To my eternal regret, I don’t know or read Italian, so I can’t say what obtains in that language  beyond the rather ungracious “porca Madonna,” and the totally anodyne “porco di Baccho.” For Spanish, I depend entirely on Hemingway, from whom I get “cojones,” pricks. I would be particularly interested in what gives in Scandinavian languages, as well as in other Slavic ones, of which I am ignorant. However, there is a Russian fiction by Mikhail Arcybashev, in a translated scene from which a man pays a poor young woman quite handsomely to let him whip her naked buttocks a specified  number of blows.
                                                                                                                                                      
Most writers even in, say, Hungarian, make no use of CW, not even, such as the wonderful Frigyes Karinthy or the less wonderful Peter Esterhazy. To be sure, I have neither read nor heard very recent performances in foreign languages, and cannot speak conclusively to anything but English.
                                                                                                                                                        
Even there, I have avoided such writers as Hubert Selby (“Last Exit to Brooklyn”) and note that even in most of them, as in Henry Miller and Norman Mailer, there is little or no CW. There are others, so-called Beats, typified by William Burroughs with his “Naked Lunch,” and the once ubiquitous Charles Bukowski., neither of whom I have read at all. In speech, my friends and I have remained essentially chaste. The same goes for most recent British writers.

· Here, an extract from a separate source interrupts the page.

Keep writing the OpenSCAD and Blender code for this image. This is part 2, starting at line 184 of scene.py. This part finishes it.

But not so, strange to say, for the theater, as wallowingly spearheaded (if that is the word for it) by David Mamet, with any number of contemporary playwrights having made use—some more, others less—of his CW. What I find interesting is that the verb for sex and the four-letter version of excrement are profusely employed, but the grant almost never includes the sexual organs, I don’t quite know why. It may be out of some last-ditch effort at respectability that cannot be sloughed off, like the verb, which, through frequency of use has come to pass as practically inconspicuous.

Things used to be different in Restoration England, as for example in the writings of that remarkable rake and poet, Lord Rochester. In his only once performed play “Sodom,” he apostrophized the female organ brilliantly as “This is the warehouse of the world’s chief trade,/ On this soft anvil all mankind was made.” In the play, Rochester’s patron and butt, King Charles II, is satirized as saying (using the contemporary pintle for penis) “And with my pintle I shall rule the land.” More rowdily we get dear “Industrious cunt shall never pintle want,/ She shall be mistress to the elephant.” (Was that about poor dear Nell Gwynn?)

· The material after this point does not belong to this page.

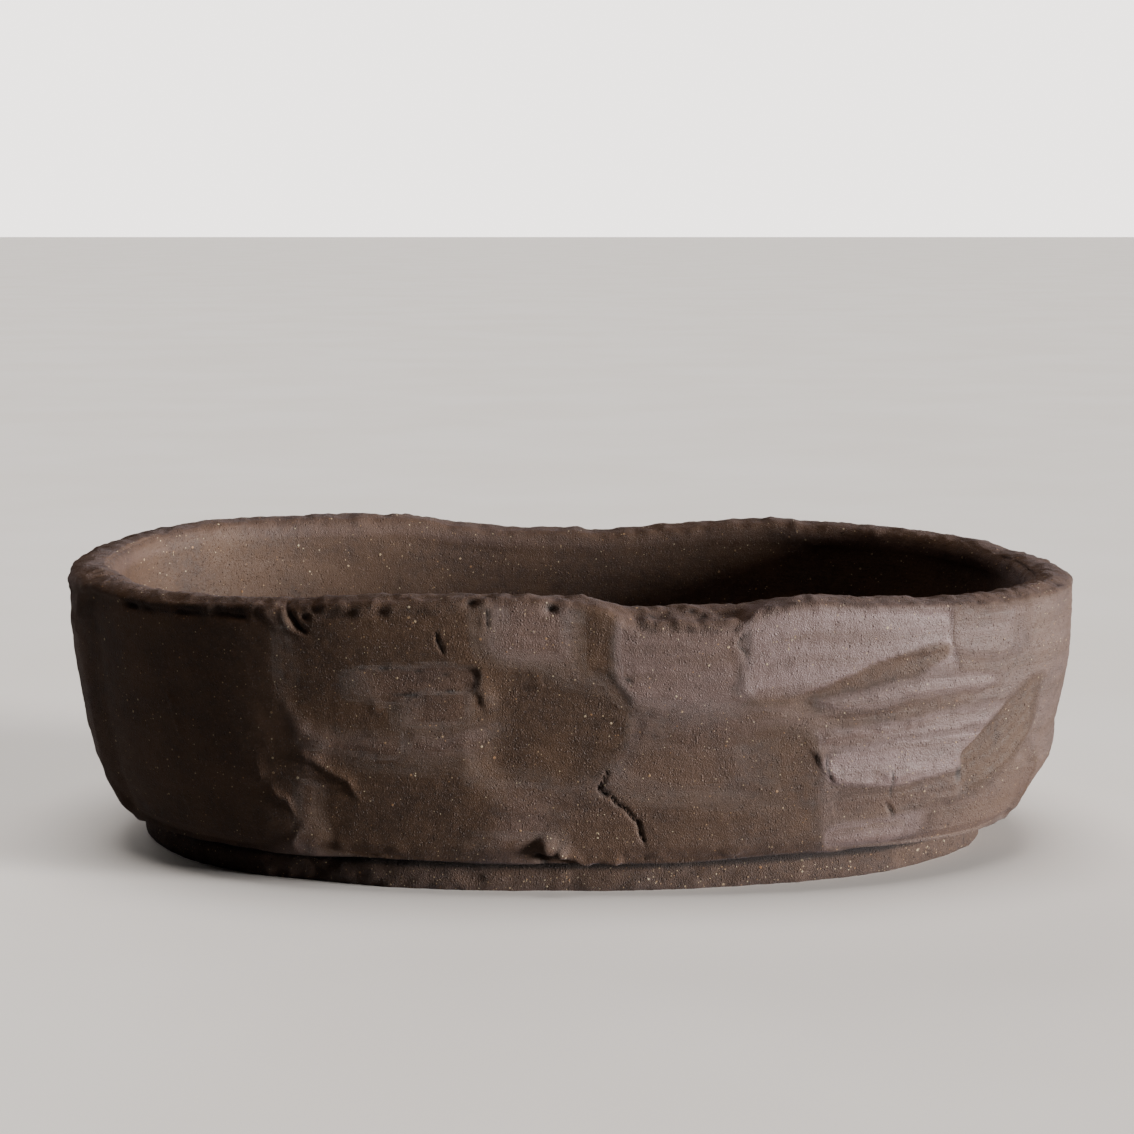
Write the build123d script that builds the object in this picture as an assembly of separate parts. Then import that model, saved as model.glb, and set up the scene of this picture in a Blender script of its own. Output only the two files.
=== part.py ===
from build123d import *
from math import cos, pi, sin, sqrt
import os

# Hand-built oval bonsai pot of coarse unglazed clay, in millimetres. The origin is under the middle
# of the pot on the surface it stands on, +X along the pot, +Y to its back, +Z up.

# Overall sizes
pot_length = 278.0
pot_depth = 156.0
rim_height = 81.0  # highest point of the uneven rim
plan_exponent = 2.45  # 2 is an ellipse, more is a blunter oval

# Clay thicknesses
wall_thickness_at_ends = 13.5
wall_thickness_at_sides = 11.0
slab_thickness = 8.0
rim_rounding = 3.0

# The slab under the wall is smaller than the wall and lies a little to the left
slab_setback_at_ends = 22.0
slab_setback_at_sides = 12.0
slab_shift = -3.0
slab_exponent = 2.1
slab_edge_rounding = 1.5

# Clay coil pressed into the corner between the wall and the slab
coil_width = 11.0
coil_height = 12.0
coil_top_land = 1.5

# Holes through the slab
drain_hole_radius = 11.0
drain_hole_spacing = 124.0
drain_bevel_width = 6.0
drain_bevel_depth = 4.0
wire_hole_radius = 2.5
wire_hole_spacing_x = 60.0
wire_hole_spacing_y = 56.0

# Plastic mesh over each drain hole
screen_thickness = 1.2
screen_overlap = 6.0  # how far the mesh reaches past the hole
screen_strand = 1.0
screen_pitch = 3.4

# Wire clip that holds each mesh down
wire_radius = 0.75
wire_bend_radius = 1.6
clip_reach = 2.0  # how far the loops reach past the hole
clip_clearance = 0.3

# Outside of the wall from its lower edge up: share of the wall's height, inset at the ends and sides
outer_profile = (
    (0.0, 20.0, 9.0),
    (0.07, 11.5, 5.5),
    (0.14, 8.8, 4.6),
    (0.24, 5.6, 3.5),
    (0.42, 3.2, 2.4),
    (0.62, 1.0, 1.1),
    (0.84, 0.0, 0.0),
    (1.1, 0.0, 0.0),
)
# Inside of the wall, inset from the outside of the rim less the wall's thickness
inner_profile = (
    (0.0, 14.0, 8.0),
    (0.08, 8.0, 6.0),
    (0.2, 5.5, 4.5),
    (0.5, 2.0, 2.0),
    (0.8, 0.5, 0.5),
    (1.1, 0.0, 0.0),
)
# The uneven rim: share of the half length from the middle, drop below the highest point
front_rim = (
    (-1.05, 3.0), (-0.82, 5.6), (-0.55, 5.8), (-0.2, 3.0), (0.03, 3.5), (0.17, 7.0),
    (0.31, 6.4), (0.45, 4.4), (0.62, 5.2), (0.8, 7.0), (1.05, 7.4),
)
back_rim = (
    (-1.05, 3.0), (-0.78, 0.2), (-0.4, 1.2), (-0.16, 5.2), (0.06, 6.4), (0.28, 3.6),
    (0.46, 2.1), (0.76, 3.0), (1.05, 7.4),
)

# Sizes that follow from the ones above
half_length = pot_length / 2
half_depth = pot_depth / 2
wall_height = rim_height - slab_thickness
slab_half_length = half_length - slab_setback_at_ends
slab_half_depth = half_depth - slab_setback_at_sides
drain_hole_places = {"left": -drain_hole_spacing / 2, "right": drain_hole_spacing / 2}
screen_top = slab_thickness + screen_thickness
POINTS_AROUND = 28


def superellipse_point(half_x, half_y, exponent, angle):
    """A point of a blunt oval, by angle in radians."""
    across, along = cos(angle), sin(angle)
    x = half_x * abs(across) ** (2 / exponent) * (1 if across >= 0 else -1)
    y = half_y * abs(along) ** (2 / exponent) * (1 if along >= 0 else -1)
    return x, y


def outline(half_x, half_y, exponent, z, shift=0.0):
    """A closed blunt oval at height z."""
    points = []
    for step in range(POINTS_AROUND):
        x, y = superellipse_point(half_x, half_y, exponent, 2 * pi * step / POINTS_AROUND)
        points.append((x + shift, y, z))
    return Wire([Edge.make_spline([Vector(*point) for point in points], periodic=True)])


def oval_loft(profile, half_x, half_y):
    """A solid through the outlines of a wall profile, from the slab up."""
    outlines = []
    for share, end_inset, side_inset in profile:
        z = slab_thickness + share * wall_height
        outlines.append(outline(half_x - end_inset, half_y - side_inset, plan_exponent, z))
    return Solid.make_loft(outlines, ruled=True)


def make_hollow():
    """The space inside the wall, which the wall and the corner coil both take their shape from."""
    inside_half_length = half_length - wall_thickness_at_ends
    inside_half_depth = half_depth - wall_thickness_at_sides
    return oval_loft(inner_profile, inside_half_length, inside_half_depth)


def rim_curve(heights, y):
    """The rim's height along the pot, on a line at y."""
    points = [Vector(share * half_length, y, rim_height - drop) for share, drop in heights]
    return Edge.make_spline(points)


def above_the_rim():
    """Everything over the uneven rim, to cut the wall to its height."""
    margin = half_depth + 5.0
    surface = Face.make_surface_from_curves(rim_curve(front_rim, -margin), rim_curve(back_rim, margin))
    return Solid.extrude(surface, Vector(0, 0, rim_height))


def make_wall(hollow):
    """The wall, which stands on the slab and is open at top and bottom."""
    wall = oval_loft(outer_profile, half_length, half_depth) - hollow - above_the_rim()
    rim_edges = [edge for edge in wall.edges() if edge.center().Z > slab_thickness + wall_height / 2]
    rim_loops = [edge for edge in rim_edges if edge.length > pot_length]
    return wall.solid().fillet(rim_rounding, rim_loops)


def make_base_slab():
    """The slab that is both floor and foot, with its drain holes and tie-wire holes."""
    lower = outline(slab_half_length, slab_half_depth, slab_exponent, 0.0, slab_shift)
    slab = Solid.extrude(Face(lower), Vector(0, 0, slab_thickness))
    rim_edges = [edge for edge in slab.edges() if edge.length > pot_length]
    slab = slab.fillet(slab_edge_rounding, [edge for edge in rim_edges if edge.center().Z > 0])
    for x in drain_hole_places.values():
        slab -= Pos(x, 0, slab_thickness / 2) * Cylinder(drain_hole_radius, slab_thickness)
        bevel = Cone(drain_hole_radius + drain_bevel_width, drain_hole_radius, drain_bevel_depth)
        slab -= Pos(x, 0, drain_bevel_depth / 2) * bevel
    for x in (-wire_hole_spacing_x / 2, wire_hole_spacing_x / 2):
        for y in (-wire_hole_spacing_y / 2, wire_hole_spacing_y / 2):
            slab -= Pos(x, y, slab_thickness / 2) * Cylinder(wire_hole_radius, slab_thickness)
    return slab


def make_corner_coil(hollow):
    """The clay coil in the corner: its back is the wall's inside, its face slopes to the floor."""
    inside_half_length = half_length - wall_thickness_at_ends - inner_profile[0][1]
    inside_half_depth = half_depth - wall_thickness_at_sides - inner_profile[0][2]
    top_inset_x = inner_profile[0][1] - inner_profile[1][1] - coil_top_land
    top_inset_y = inner_profile[0][2] - inner_profile[1][2] - coil_top_land
    stations = (
        (0.0, coil_width, coil_width),
        (0.5, coil_width / 2, coil_width / 2),
        (1.0, -top_inset_x, -top_inset_y),
    )
    inside = []
    for share, inset_x, inset_y in stations:
        z = slab_thickness + share * coil_height
        inside.append(outline(inside_half_length - inset_x, inside_half_depth - inset_y, plan_exponent, z))
    layer = Pos(0, 0, slab_thickness + coil_height / 2) * Box(2 * pot_length, 2 * pot_depth, coil_height)
    return (hollow & layer) - Solid.make_loft(inside)


def make_drain_screen(x):
    """A square of plastic mesh that lies over a drain hole, with one opening at its middle."""
    reach = drain_hole_radius + screen_overlap
    cells = 2 * int((reach - screen_strand) / screen_pitch) + 1
    side = cells * screen_pitch + screen_strand
    opening = screen_pitch - screen_strand
    place = Pos(x, 0, slab_thickness + screen_thickness / 2)
    screen = place * Box(side, side, screen_thickness)
    grid = GridLocations(screen_pitch, screen_pitch, cells, cells)
    openings = [place * location * Box(opening, opening, screen_thickness) for location in grid]
    return screen - openings


def make_screen_clip(x):
    """A bent wire: a flat loop over the mesh, two legs down the hole and an end under each side."""
    top = screen_top + wire_radius
    # The legs go through openings of the mesh, one row off its middle, as far out as the hole lets them
    side = screen_pitch
    leg_circle = drain_hole_radius - wire_radius - clip_clearance
    leg = screen_pitch * int(sqrt(leg_circle**2 - side**2) / screen_pitch)
    loop_end = drain_hole_radius + clip_reach + side
    # Each end stops where the wire would meet the bevel under the slab
    wire_top = 2 * wire_radius + 2 * clip_clearance
    tip = drain_hole_radius + drain_bevel_width * (1 - wire_top / drain_bevel_depth) - clip_clearance
    foot = wire_radius + clip_clearance
    left_half = [(-tip, side, foot), (-leg, side, foot), (-leg, side, top), (-loop_end, side, top)]
    left_half.append((-loop_end, -side, top))
    right_half = [(-px, py, pz) for px, py, pz in reversed(left_half)]
    loop_bend = 0.98 * side
    bends = [wire_bend_radius, wire_bend_radius, loop_bend, loop_bend]
    path = FilletPolyline(*left_half, *right_half, radius=bends + bends[::-1])
    section = Plane(origin=path @ 0, z_dir=path % 0) * Circle(wire_radius)
    return Pos(x, 0, 0) * sweep(section, path)


def write(name, shape):
    """Writes one node's solids to its own file."""
    shape.label = name
    export_step(shape, f"parts/{name}.step")


if __name__ == "__main__":
    os.makedirs("parts", exist_ok=True)
    hollow = make_hollow()
    write("wall", make_wall(hollow))
    write("base_slab", make_base_slab())
    write("corner_coil", make_corner_coil(hollow))
    for side, place in drain_hole_places.items():
        write(f"drain_screen_{side}", make_drain_screen(place))
        write(f"screen_clip_{side}", make_screen_clip(place))
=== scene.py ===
"""Oval bonsai pot of scraped, coarse clay: wall, slab, corner coil, drain screens and their clips."""

from __future__ import annotations

import logging
import math
from dataclasses import dataclass, field
from enum import Enum
from typing import ClassVar

import bpy
import numpy as np
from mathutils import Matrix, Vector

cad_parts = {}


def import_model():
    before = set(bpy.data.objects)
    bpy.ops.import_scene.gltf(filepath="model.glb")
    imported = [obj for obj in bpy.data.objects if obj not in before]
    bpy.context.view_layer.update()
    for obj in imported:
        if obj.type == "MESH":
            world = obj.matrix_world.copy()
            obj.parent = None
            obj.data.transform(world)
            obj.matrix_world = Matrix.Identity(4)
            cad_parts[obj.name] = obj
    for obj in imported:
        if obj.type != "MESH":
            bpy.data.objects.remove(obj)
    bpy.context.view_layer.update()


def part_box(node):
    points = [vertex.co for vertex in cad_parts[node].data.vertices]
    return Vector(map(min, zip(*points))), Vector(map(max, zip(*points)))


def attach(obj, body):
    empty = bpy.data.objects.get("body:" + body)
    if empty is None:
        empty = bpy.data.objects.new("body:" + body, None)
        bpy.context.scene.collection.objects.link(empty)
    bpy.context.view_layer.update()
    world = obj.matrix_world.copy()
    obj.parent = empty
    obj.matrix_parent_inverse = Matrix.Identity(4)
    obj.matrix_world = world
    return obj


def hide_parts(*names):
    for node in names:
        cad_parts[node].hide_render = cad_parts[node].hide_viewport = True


log = logging.getLogger("bonsai_pot")

MM = 0.001
BODY = "root"

# Heights of the wall's hem and rim edge on the laid-out wall, and of the rim's highest point
LAID_HEM, LAID_TOP, RIM_TOP = 9.2, 73.2, 81.0

Path = tuple[tuple[float, float], ...]
Profile = tuple[tuple[float, float, float], ...]


class Side(Enum):
    """The two ends of the pot that a drain hole, screen and clip belong to."""

    LEFT = "left"
    RIGHT = "right"


class Lip(Enum):
    """The end of a scrape where the tool leaves its burr."""

    NONE = 0
    LEFT = -1
    RIGHT = 1


# ---------------------------------------------------------------------------------------------
# Small helpers for meshes
# ---------------------------------------------------------------------------------------------


def deselect_all() -> None:
    """Leaves nothing selected, so that an operator touches only the new piece."""
    if bpy.context.object and bpy.context.object.mode != "OBJECT":
        bpy.ops.object.mode_set(mode="OBJECT")
    bpy.ops.object.select_all(action="DESELECT")


def activate(piece: bpy.types.Object) -> None:
    """Makes a piece the only one selected and the active one."""
    deselect_all()
    piece.select_set(True)
    bpy.context.view_layer.objects.active = piece


def name_piece(name: str) -> bpy.types.Object:
    """Names the active object and its mesh, and returns it.

    Args:
        name: The piece's name.

    Returns:
        The active object.
    """
    piece = bpy.context.object
    piece.name = name
    piece.data.name = name
    return piece


def join_frame(piece: bpy.types.Object, node: str) -> None:
    """Makes a piece stand for its CAD node.

    Args:
        piece: The finished piece.
        node: The CAD node that it stands for.
    """
    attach(piece, BODY)
    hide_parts(node)
    log.info("%s: %d faces, stands for %s", piece.name, len(piece.data.polygons), node)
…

To this day, few publications are allowed to print anything like that, although The New Yorker does permit the verb for sex. I myself do not advocate unrestrained use of CW, lest it, too, lose its sting. Nudity in the theater is permitted, more often of men than of women, make of it what you will. There has also been simulated intercourse, though not the actual thing as in “Sodom.” In Germany, there was something called “Nacktballet,” from a leading female dancer-choreographer, Marie Wigman. it never crossed boundaries, although I for one wouldn’t have found it unwelcome anywhere.

And what about the future of CW? Having no crystal ball, I cannot predict it. I am , however, all for it as long as it is used judiciously  and not indiscriminately. As for my own limited, personal future, there is no telling what can prevail. I daresay that neither angels nor devils espouse nudity and uncalled-for CW.